I do not condemn all war—sometimes, albeit rarely, war is necessary. I just condemn the wars that are waged continuously for circumspect reasons—the only wars of “liberation” are the ones that you fight on your own. If we truly internalized human rights and individualism, it would be very, very difficult for us to accept even the death of one innocent civilian in Iraq. There are wars worth waging, and battles worth fighting, where the costs are not so high, where the results are not measured in body counts. The best wars are in our heads, between ideas, and in our hearts, between appropriate solutions to the hauntings of the head.
Taking a position in this election is asking me to lie about something I know very, very well-- that Kerry's position on Iraq will not be that different from his ridiculous predecessor's. If voting means anything, it means standing up for your position on such issues. The current choices do not allow me to take a stand on an issue that matters to me. I want more for America and more for the world than the pretenses of stale two-party democracy and partisan demagoguery.
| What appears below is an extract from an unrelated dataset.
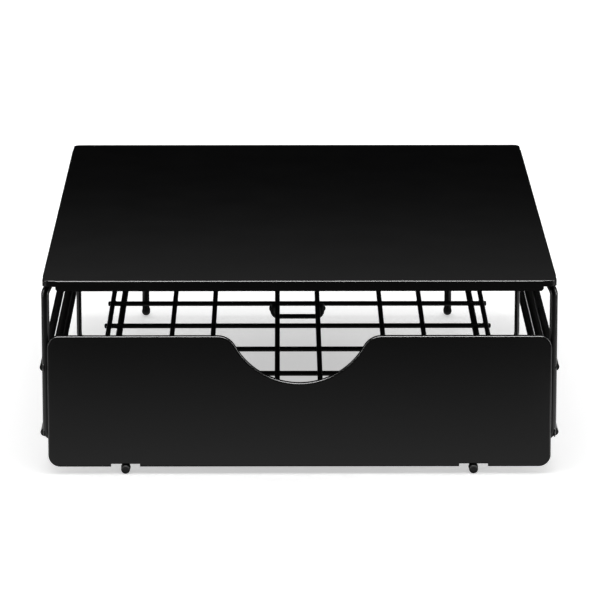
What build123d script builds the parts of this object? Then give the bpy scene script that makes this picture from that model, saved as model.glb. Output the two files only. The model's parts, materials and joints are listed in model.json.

In November, my fingers will be crossed for Kerry. But please excuse my lack of passion—this kind of politics is not for me. I am a liberal first and foremost. It is only too bad that both my Democratic and Republican Party-thumping friends forgot about the importance of ideas, values, and principle in their stampedes for the podium and power. We’ll talk in a year—if your man wins, the world might be a better place, right? I drink with the disillusioned.